Soldiers don’t have access to their passports. They have to use only their military ID to travel so the Teskes had to try and fly out of Germany minus a passport. Stephanie pled their case. “I cried a lot and told them we’d spent $3,000 on these tickets and my parents were waiting for us and frankly, we just got lucky.” They flew to North Carolina — their home state — jumped in a car and drove straight north. They had help with places to stay and food from the war resisting community on both sides of the border until they reached Toronto, October 11th, two days after Canadian Thanksgiving…

     

Soon after they applied for protected refugee status which allows them to work and provides them with health insurance until the court hears their case, which could take up to a year.

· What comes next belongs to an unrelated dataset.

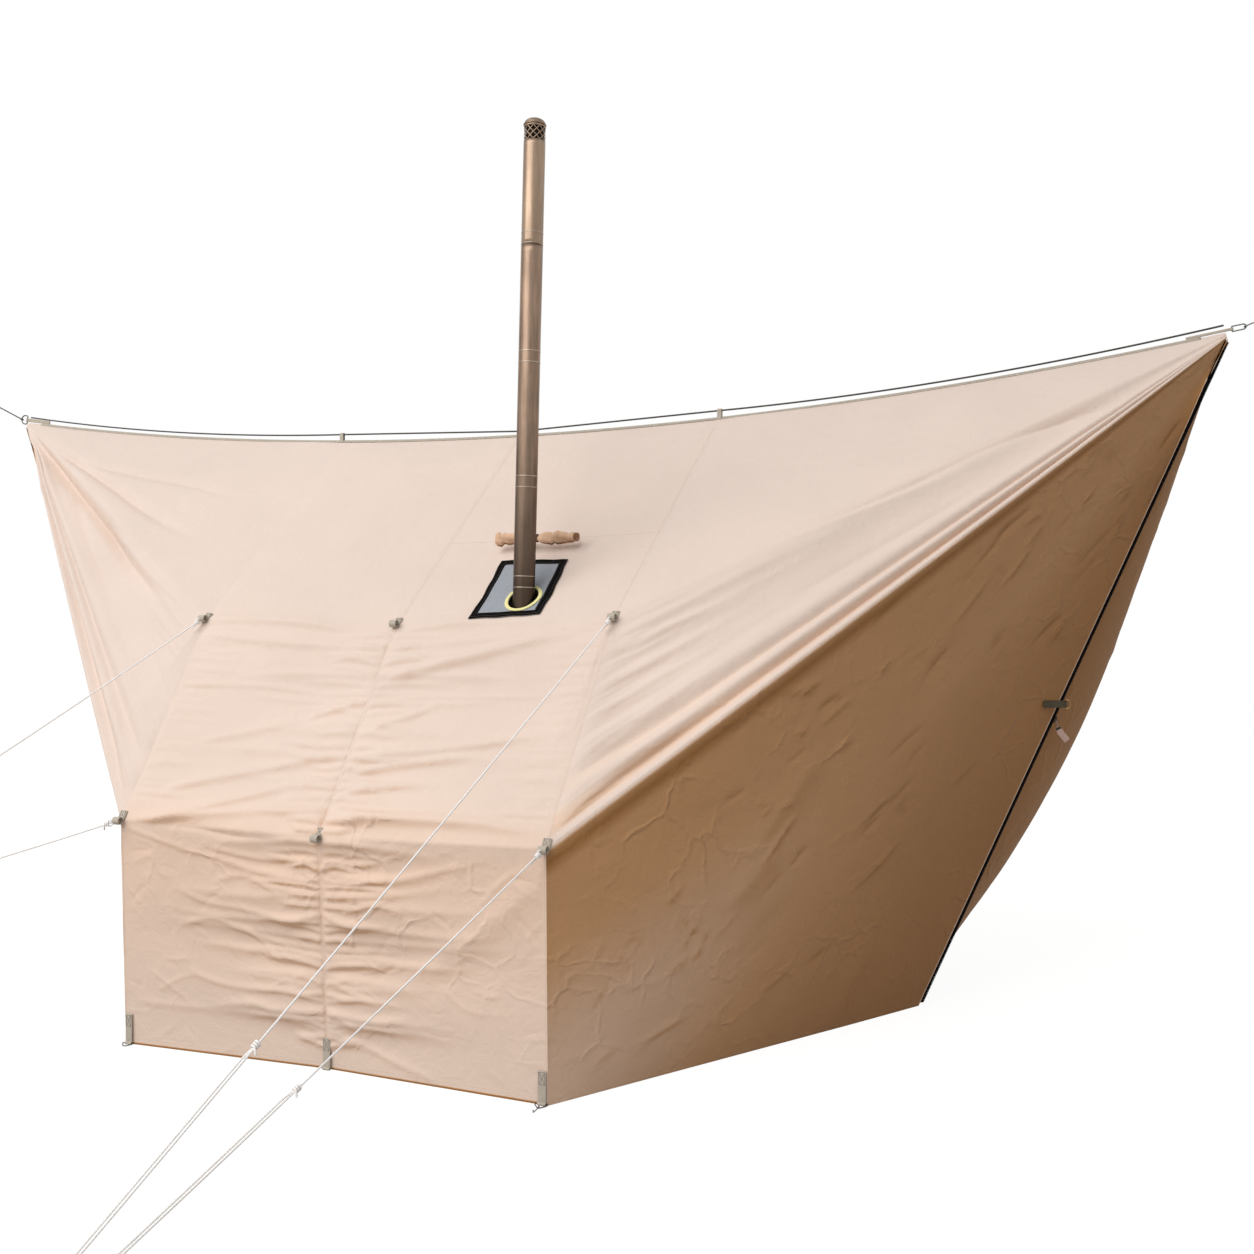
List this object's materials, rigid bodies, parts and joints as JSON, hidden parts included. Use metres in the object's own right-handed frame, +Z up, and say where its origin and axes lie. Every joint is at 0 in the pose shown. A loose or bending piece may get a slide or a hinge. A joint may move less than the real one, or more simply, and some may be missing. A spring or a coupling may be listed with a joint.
{
  "type": "hammock tarp shelter",
  "caption": "Closed hammock tarp shelter in sand cloth with zipped ends, webbing tie-outs, guylines, a ridgeline and a chimney pipe through its stove jack",
  "frame": {"origin": "On the ground under the middle of the ridge, midway between the two long walls", "axes": "+X along the ridge towards the end with the oval link, +Y away from the wall with the stove jack, +Z up"},
  "size_m": [4.2794, 3.3319, 2.3218],
  "materials": {
    "canopy_cloth": "matt sand polycotton",
    "olive_webbing": "grey-olive webbing",
    "dark_webbing": "dark olive webbing",
    "black_tape": "black woven tape",
    "heat_proof_cloth": "grey coated glass cloth",
    "yellow_stitching": "pale yellow sewn ring",
    "dark_cord": "dark braided cord",
    "white_cord": "white braided cord",
    "steel_wire": "grey bent wire",
    "tan_metal": "tan painted wire",
    "pale_tag": "pale webbing tag",
    "pipe_metal": "heat-browned rolled foil",
    "arrestor_metal": "champagne foil"
  },
  "bodies": {
    "canopy": {"front_panel_left": "canopy_cloth", "front_panel_right": "canopy_cloth", "front_wing_left": "canopy_cloth", "front_wing_right": "canopy_cloth", "rear_panel_left": "canopy_cloth", "rear_panel_right": "canopy_cloth", "rear_wing_left": "canopy_cloth", "rear_wing_right": "canopy_cloth", "ridge_webbing": "olive_webbing", "ridge_cord": "dark_cord", "zip_tape_front_left": "black_tape", "zip_tape_front_right": "black_tape", "zip_tape_rear_left": "black_tape", "zip_tape_rear_right": "black_tape", "door_strap_left": "dark_webbing", "door_strap_right": "dark_webbing", "jack_patch": "heat_proof_cloth", "jack_binding": "black_tape", "jack_ring": "yellow_stitching", "rain_flap": "canopy_cloth", "tieout_mid_left": "olive_webbing", "tieout_mid_middle": "olive_webbing", "tieout_mid_right": "olive_webbing", "tieout_eave_left": "olive_webbing", "tieout_eave_middle": "olive_webbing", "tieout_eave_right": "olive_webbing", "rear_tieout_mid_left": "olive_webbing", "rear_tieout_mid_middle": "olive_webbing", "rear_tieout_mid_right": "olive_webbing", "rear_tieout_eave_left": "olive_webbing", "rear_tieout_eave_middle": "olive_webbing", "rear_tieout_eave_right": "olive_webbing", "hem_strap_left": "olive_webbing", "hem_strap_middle": "olive_webbing", "hem_strap_right": "olive_webbing", "rear_hem_strap_left": "olive_webbing", "rear_hem_strap_middle": "olive_webbing", "rear_hem_strap_right": "olive_webbing", "guyline_mid_left": "white_cord", "guyline_mid_right": "white_cord", "guyline_eave_left": "white_cord", "guyline_eave_right": "white_cord"},
    "pipe": {"stove_pipe": "pipe_metal", "arrestor_sleeve": "arrestor_metal", "arrestor_cap": "arrestor_metal"},
    "ring_left": {"ridge_ring_left": "steel_wire", "tree_rope_left": "dark_cord"},
    "link_right": {"ridge_link_right": "steel_wire"},
    "hook_right": {"tree_hook_right": "steel_wire"},
    "hook_foot": {"hem_hook": "steel_wire"},
    "slider_left": {"zip_slider_left": "steel_wire"},
    "pull_left": {"zip_pull_left": "pale_tag"},
    "door_ring_left": {"door_ring_left": "tan_metal"},
    "ring_hem_left": {"hem_ring_left": "steel_wire"},
    "ring_rear_left": {"rear_hem_ring_left": "steel_wire"},
    "slider_right": {"zip_slider_right": "steel_wire"},
    "pull_right": {"zip_pull_right": "pale_tag"},
    "door_ring_right": {"door_ring_right": "tan_metal"},
    "ring_hem_right": {"hem_ring_right": "steel_wire"},
    "ring_rear_right": {"rear_hem_ring_right": "steel_wire"}
  },
  "joints": [
    {"name": "pipe_slide", "type": "slide", "parent": "canopy", "child": "pipe", "axis": [0.0262, 0, 0.9997], "range_m": [-0.25, 0.25]},
    {"name": "ring_left_swing", "type": "hinge", "parent": "canopy", "child": "ring_left", "pos_m": [-1.997, 0, 1.79591], "axis": [0.1499, 0, 0.9887], "range_deg": [-35, 35]},
    {"name": "link_right_swing", "type": "hinge", "parent": "canopy", "child": "link_right", "pos_m": [1.997, 0, 1.79291], "axis": [-0.1499, 0, 0.9887], "range_deg": [-35, 35]},
    {"name": "hook_right_swing", "type": "hinge", "parent": "link_right", "child": "hook_right", "pos_m": [2.02923, 0, 1.7978], "axis": [-0.1499, 0, 0.9887], "range_deg": [-20, 20]},
    {"name": "hem_hook_lift", "type": "hinge", "parent": "ring_hem_right", "child": "hook_foot", "pos_m": [0.566, -1.06881, 0.0017], "axis": [-1, 0, 0], "range_deg": [0, 30]},
    {"name": "zip_slide_left", "type": "slide", "parent": "canopy", "child": "slider_left", "axis": [0.3987, 0, -0.9171], "range_m": [0, 0.8]},
    {"name": "zip_pull_swing_left", "type": "hinge", "parent": "slider_left", "child": "pull_left", "pos_m": [-1.57414, 0, 0.79303], "axis": [0, 1, 0], "range_deg": [-15, 100]},
    {"name": "door_ring_swing_left", "type": "hinge", "parent": "canopy", "child": "door_ring_left", "pos_m": [-1.59981, -0.00439, 0.83507], "axis": [-0.0363, 0.0425, 0.9984], "range_deg": [0, 60]},
    {"name": "hem_ring_lift_left", "type": "hinge", "parent": "canopy", "child": "ring_hem_left", "pos_m": [-0.566, -1.05379, 0.004], "axis": [-1, 0, 0], "range_deg": [0, 60]},
    {"name": "rear_hem_ring_lift_left", "type": "hinge", "parent": "canopy", "child": "ring_rear_left", "pos_m": [-0.566, 1.05379, 0.004], "axis": [1, 0, 0], "range_deg": [0, 60]},
    {"name": "zip_slide_right", "type": "slide", "parent": "canopy", "child": "slider_right", "axis": [-0.3987, 0, -0.9171], "range_m": [0, 0.8]},
    {"name": "zip_pull_swing_right", "type": "hinge", "parent": "slider_right", "child": "pull_right", "pos_m": [1.57414, 0, 0.79303], "axis": [0, -1, 0], "range_deg": [-15, 100]},
    {"name": "door_ring_swing_right", "type": "hinge", "parent": "canopy", "child": "door_ring_right", "pos_m": [1.5992, -0.00299, 0.8356], "axis": [-0.0148, -0.0206, -0.9997], "range_deg": [0, 60]},
    {"name": "hem_ring_lift_right", "type": "hinge", "parent": "canopy", "child": "ring_hem_right", "pos_m": [0.566, -1.05379, 0.004], "axis": [-1, 0, 0], "range_deg": [0, 60]},
    {"name": "rear_hem_ring_lift_right", "type": "hinge", "parent": "canopy", "child": "ring_rear_right", "pos_m": [0.566, 1.05379, 0.004], "axis": [1, 0, 0], "range_deg": [0, 60]}
  ]
}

Lee Zalosfky deserted from the US military during the Vietnam war. Now living in Toronto he’s the Coordinator of the War Resisters Support Campaign which is the only national support group for resisters. He believes his group will soon be helping many other deserters settle in Canada. Estimates for more troops heading to Iraq go as high as twenty thousand. More Stop Loss orders are being issued. This is when the military decides they need to keep soldiers even after they have finished their terms. If like Chris Teske you are on inactive ready reserve — basically around for domestic disasters — you could well find yourself heading to Iraq.

Most of the resisters are apolitical, according to Zalosfky working class guys who went into the service to learn a trade or help pay for college. Usually they feel they held up their end of the deal and now they want their money and their freedom.

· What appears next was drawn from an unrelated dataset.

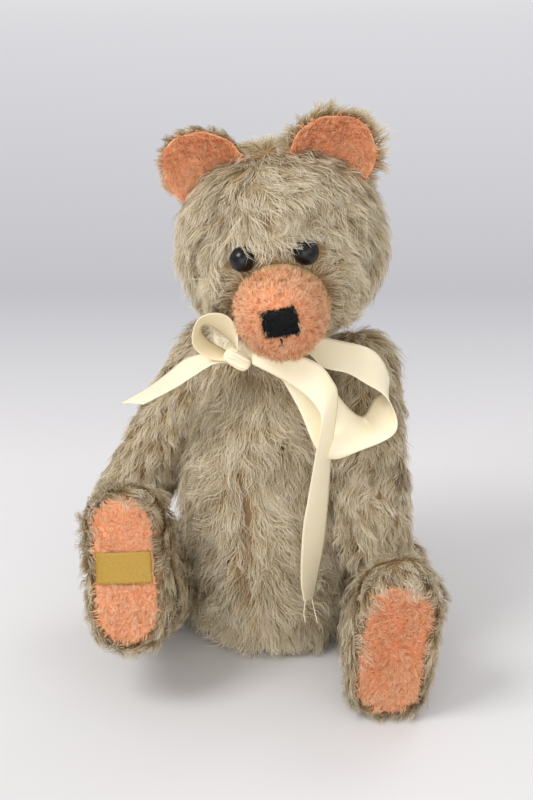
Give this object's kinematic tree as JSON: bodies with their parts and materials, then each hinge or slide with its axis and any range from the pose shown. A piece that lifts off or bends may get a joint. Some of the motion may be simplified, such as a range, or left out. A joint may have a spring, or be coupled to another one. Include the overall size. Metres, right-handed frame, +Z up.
{
  "type": "jointed teddy bear",
  "caption": "Seated plush bear with turning head, arms and legs, long wavy pile, plush muzzle, pads and ears, button eyes and a satin neck bow",
  "frame": {"origin": "middle of the flat seat under the torso", "axes": "+Z up along the torso, -Y the way the torso faces, +X the bear's left"},
  "size_m": [0.26, 0.2115, 0.366],
  "materials": {
    "mohair": "long, wavy, clumped mohair pile on a woven backing",
    "apricot_plush": "short dense apricot plush",
    "wood_wool": "packed wood wool",
    "hardboard": "pressed fibre board",
    "card": "stiff grey-brown card",
    "steel": "bright drawn wire and pressed washers",
    "boot_button": "glossy black",
    "black_felt": "dense black felt",
    "black_thread": "twisted black thread",
    "gold_weave": "fine blank damask weave with a satin face",
    "cream_satin": "soft satin ribbon"
  },
  "bodies": {
    "torso": {"body_washers": "steel", "left_arm_body_disc": "hardboard", "left_leg_body_disc": "hardboard", "neck_body_disc": "hardboard", "ribbon_knot": "cream_satin", "ribbon_large_loop": "cream_satin", "ribbon_long_tail": "cream_satin", "ribbon_neck_band": "cream_satin", "ribbon_short_tail": "cream_satin", "ribbon_small_loop": "cream_satin", "right_arm_body_disc": "hardboard", "right_leg_body_disc": "hardboard", "torso_skin": "mohair", "torso_stuffing": "wood_wool"},
    "head": {"head_skin": "mohair", "head_stuffing": "wood_wool", "left_ear_back": "mohair", "left_ear_front": "apricot_plush", "left_eye": "boot_button", "mouth_stitch": "black_thread", "muzzle": "apricot_plush", "neck_disc": "hardboard", "neck_split_pin": "steel", "neck_washer": "steel", "nose": "black_felt", "right_ear_back": "mohair", "right_ear_front": "apricot_plush", "right_eye": "boot_button"},
    "left_arm": {"left_arm_disc": "hardboard", "left_arm_skin": "mohair", "left_arm_split_pin": "steel", "left_arm_stuffing": "wood_wool", "left_arm_washer": "steel", "left_paw_pad": "apricot_plush"},
    "left_leg": {"left_foot_pad": "apricot_plush", "left_insole": "card", "left_leg_disc": "hardboard", "left_leg_skin": "mohair", "left_leg_split_pin": "steel", "left_leg_stuffing": "wood_wool", "left_leg_washer": "steel"},
    "right_arm": {"right_arm_disc": "hardboard", "right_arm_skin": "mohair", "right_arm_split_pin": "steel", "right_arm_stuffing": "wood_wool", "right_arm_washer": "steel", "right_paw_pad": "apricot_plush"},
    "right_leg": {"right_foot_pad": "apricot_plush", "right_insole": "card", "right_leg_disc": "hardboard", "right_leg_skin": "mohair", "right_leg_split_pin": "steel", "right_leg_stuffing": "wood_wool", "right_leg_washer": "steel", "woven_label": "gold_weave"}
  },
  "joints": [
    {"name": "neck_turn", "type": "hinge", "parent": "torso", "child": "head", "pos_m": [0.005, -0.001, 0.222], "axis": [0, 0, 1], "range_deg": [-180, 180], "deforming": ["ribbon_small_loop", "ribbon_large_loop", "ribbon_long_tail", "ribbon_short_tail"]},
    {"name": "left_shoulder", "type": "hinge", "parent": "torso", "child": "left_arm", "pos_m": [0.0348, 0.00868, 0.189], "axis": [-0.9491, -0.2366, -0.2079], "range_deg": [-60, 60]},
    {"name": "right_shoulder", "type": "hinge", "parent": "torso", "child": "right_arm", "pos_m": [-0.03701, 0.01347, 0.171], "axis": [-0.9156, 0.3333, 0.225], "range_deg": [-6, 50]},
    {"name": "left_hip", "type": "hinge", "parent": "torso", "child": "left_leg", "pos_m": [0.04374, 0.02133, 0.035], "axis": [-0.8939, -0.436, 0.1045], "range_deg": [-90, 2]},
    {"name": "right_hip", "type": "hinge", "parent": "torso", "child": "right_leg", "pos_m": [-0.04614, -0.01589, 0.036], "axis": [-0.9403, -0.3238, -0.1045], "range_deg": [-110, 12]}
  ]
}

Canadians may be welcoming but their legal system is less keen. Recently Jeffrey Hinzman and Brandon Hughey, who deserted and came to Canada, were refused refugee status by the Immigration and Refugee Board. They are appealing the decision to the Federal Court of Appeal and hope to appear there in Feb.

Their lawyers argued along the same lines as Lt. Ehren K Watada, when he was defending his choice, made last July, to be the first lieutenant in this war to desert: that the Iraq war is an illegal war of aggression and therefore they are no longer bound by their agreement with the military.

Court martial proceedings against Watada will start in Feb. The Canadian Immigration and Refugee Board doesn’t want to hear any arguments about the illegality of the Iraq war. Lee Zaslofsky believes that the Board is apprehensive about declaring a US war illegal and has concerns about the implications for other refugees if they give these deserters refugee status. If Hinzman and Hughey are denied status and try to return to the US they face felony charges and possibly up to five years in prison, so they will stay and the War Resistors Support Campaign will try and have their case heard before the Supreme Court.

With only 30 or so US military deserters publicly residing in Canada, providing them with refugee status would not be anywhere near the big deal it was during the Vietnam war when the draft pushed tens of thousands over the border. Unofficial estimates on the number of deserters living undocumented in Canada are only between one or two hundred.

Before her son died in Iraq, peace activist Cindy Sheehan begged him to flee to Canada. She was in Ottawa this summer asking the Canadian government to consider a provision to allow military deserters immigrant status automatically so they don’t have to apply individually. Although former Prime Minister Jean Chretien refused to join the US in the war on Iraq — a stance which won him overwhelming support from Canadians — the current PM Stephen Harper, is much more sympathetic to the US.

Lee Zaslofsky believes the only real hope in Ottawa for Stephanie and Chris Teske and others like them is a new government, which could happen as early as next spring.